Allen concluded, “We’re here as educators. Leave religion out of it.”
Of those who opposed the curriculum, most mentioned their faith. Several objected to language and concepts in the proposal that they found age-inappropriate, fourth graders learning what a wet dream is, for example. One parent objected to “pagan influences.” Another said, “You can’t ignore science,” and strongly implied that science does not acknowledge the existence of transgender people.
Dr. Joe Taylor, pastor of the South Reno Baptist Church said, “We have basically said that anything goes, and that all things are right without negative consequences. It’s one-sided, immoral, grossly skewed.”
Pastor Joe Canary of Spirit Filled Church in Sparks said, “As a pastor of a church, and the 500 people I represent, I feel like I’m being bullied because I think that marriage is between one man and one woman.”
Some commenters expressed an allegiance to the Old Testament, linking its messages to their discomfort with homosexuality. “You can’t just throw out 6,000 years of normal,” said one parent.
Several expressed anger over what they called attacks on their freedom to teach their children as they see fit. Some called the proposed program “indoctrination.” Some said the school district was trying to overstep its bounds.
One parent said, “Everything you have done needs to be thrown out and go back to the drawing board.”
That’s exactly what happened.
An alternative model
In August, the school board decided not to adopt the changes. The 2003 curriculum remains in place, and the question remains open of how to design a sex-ed curriculum for the entire community.
“We’re kind of in a situation that people are so dug into their perspective,” said Reverend Karen Foster, director of religious education at the Unitarian Universalist Fellowship of Northern Nevada. “I wonder if somehow a one-size-fits-all answer is not the answer.”
Foster is one person who’s comfortable talking about religion and sex—including LGBTQ sex—in the same sentence. Her church teaches a sex ed program for kids and teens that addresses, among other topics, anatomy, body image, consent, relationships, communication, domestic violence, pregnancy prevention and decision-making. It’s called Our Whole Lives—OWL for short. And that curriculum recently went through an update process, too. It now mentions how specific drugs relate to issues of consent.
“The program was developed in the ’90s as a collaboration between the Unitarian Universalists Association and the United Church of Christ denomination,” said Foster. “Those are two very progressive, liberal denominations, that really believe our kids need something beyond abstinence getting pushed down their throats.”

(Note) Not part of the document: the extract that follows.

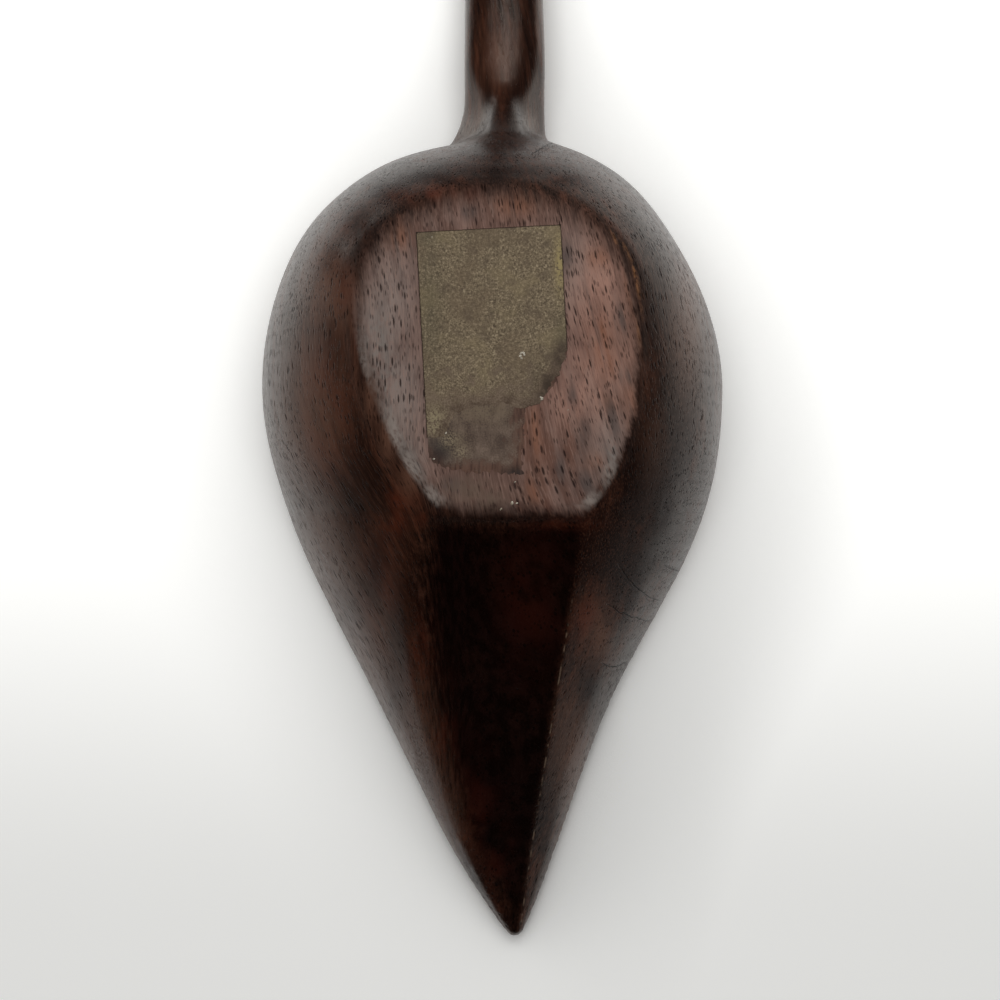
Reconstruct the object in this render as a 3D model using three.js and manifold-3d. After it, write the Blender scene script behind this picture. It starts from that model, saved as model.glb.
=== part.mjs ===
// A one-piece carved wooden scoop standing on its flat foot, with the torn
// remains of an old gummed paper label under the foot.
// Millimetres. +Z is up, +X runs toward the pointed spout, -X along the handle.
// The origin is the middle of the foot, on the surface that the scoop stands on.

import * as THREE from 'three';
import { mergeVertices } from 'three/addons/utils/BufferGeometryUtils.js';
import Module from 'manifold-3d';

const wasm = await Module();
wasm.setup();

// Label under the foot, a sheet on a film of dried glue
const LABEL_WIDTH = 25.4;
const LABEL_SHEET = 0.25;
const LABEL_FILM = 0.125;
const LABEL_CORNER_X = -20.65;
const LABEL_CORNER_Y = 13.5;
const LABEL_TURN = -3.0;

// Heights of the wood
const FOOT_Z = LABEL_SHEET + LABEL_FILM;
const BOWL_HEIGHT = 34.4;
const RIM_SHEER = 2.2;
const SHEER_MIDDLE = 30;

// Plan of the bowl: the neck, the widest place, the narrowing and the spout
const REAR_X = -41.6;
const LEFT_NECK = 7.0;
const RIGHT_NECK = 12.6;
const NECK_Y = -1.7;
const NECK_BULGE = 2.4;
const WIDEST_X = 5;
const LEFT_WIDTH = 44.4;
const RIGHT_WIDTH = 44.0;
const NARROWING_X = 61;
const LEFT_NARROWING = 24.6;
const RIGHT_NARROWING = 24.7;
const SPOUT_X = 110.3;
const SPOUT_Y = -4.0;
const SPOUT_HALF = 1.4;
const TIP_LENGTH = 0.6;
const TIP_HALF = 0.6;

// Foot, and the flat facet that runs from its front edge to the spout
const FOOT_REAR_X = -29.1;
const FOOT_SIDE_X = -8;
const LEFT_FOOT = 24.9;
const RIGHT_FOOT = 25.7;
const FOOT_FRONT_X = 28.9;
const LEFT_CORNER = 11;
const RIGHT_CORNER = 16;
const FACET_SETBACK = 0.8;
const FACET_HALF = 1.05;
const TIP_FACE = 2.6;

// Hollow
const RIM_WALL = 4.4;
const FLOOR_WALL = 8.0;
const FLOOR_SHARE = 0.34;
const FLOOR_REACH = 0.55;
const FLOOR_LEVEL_X = 14;
const TROUGH_END_X = 103;
const TROUGH_END_DEPTH = 2.0;
const TROUGH_END_WIDTH = 1.6;
const ABOVE_RIM = 30;

// Handle
const HANDLE_Y = -2.0;
const HANDLE_HALF = 8.3;
const HANDLE_THICK = 12.4;
const HANDLE_END_X = -164;
const HANDLE_RISE = 17;
const HANDLE_WAIST = 0.9;
const HANDLE_THINNING = 0.9;
const HANDLE_SWELL = 1.6;
const NECK_X = -50.5;
const NECK_FLARE = 2.6;
const NECK_START_X = -57;
const NECK_FULL_X = -47;
const HANDLE_ROOT_X = -31;
const END_LENGTH = 11;

// Web that carries the handle into the rear wall of the bowl
const WEB_START_X = -51.5;
const WEB_END_X = -34.5;
const WEB_LOW_Z = 7.5;
const WEB_INSIDE = 3.8;
const WEB_START_HALF = 1.0;
const WEB_END_HALF = 5.4;
const WEB_ROOF_HALF = 4.6;
const WEB_ROOF_SPREAD = 1.7;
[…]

“We believe that sexuality is a great gift,” she said. “It’s a fully integrated part of who we are.” The OWL program, she said, assumes that developing a healthy approach to sexuality is more beneficial than “to pretend it doesn’t exist.”
Foster said the program results in a community with few domestic violence incidents or unwanted pregnancies.
One comment she said she’s heard often from former participants, is, “I felt like I understood how to talk to partners.” For that success, she credits the detailed information that students receive in OWL, as well as its design. Adult facilitators need about 230 hours of training, kids say the program is fun, and building trust between participants and teachers is a priority.
“Sexuality is a beautiful part of who we are,” Foster said. “It’s integrated into our natures. It’s something to be acknowledged as a gift, rather than something that’s evil or something that we shouldn’t participate in. … What the kids need is information, honest information, and to be respected enough to be given the tools to make decisions. There’s really something to be said for helping kids navigate a situation before they encounter that situation. [Without accurate information], there’s a much higher chance you’re going to get caught blindsided.”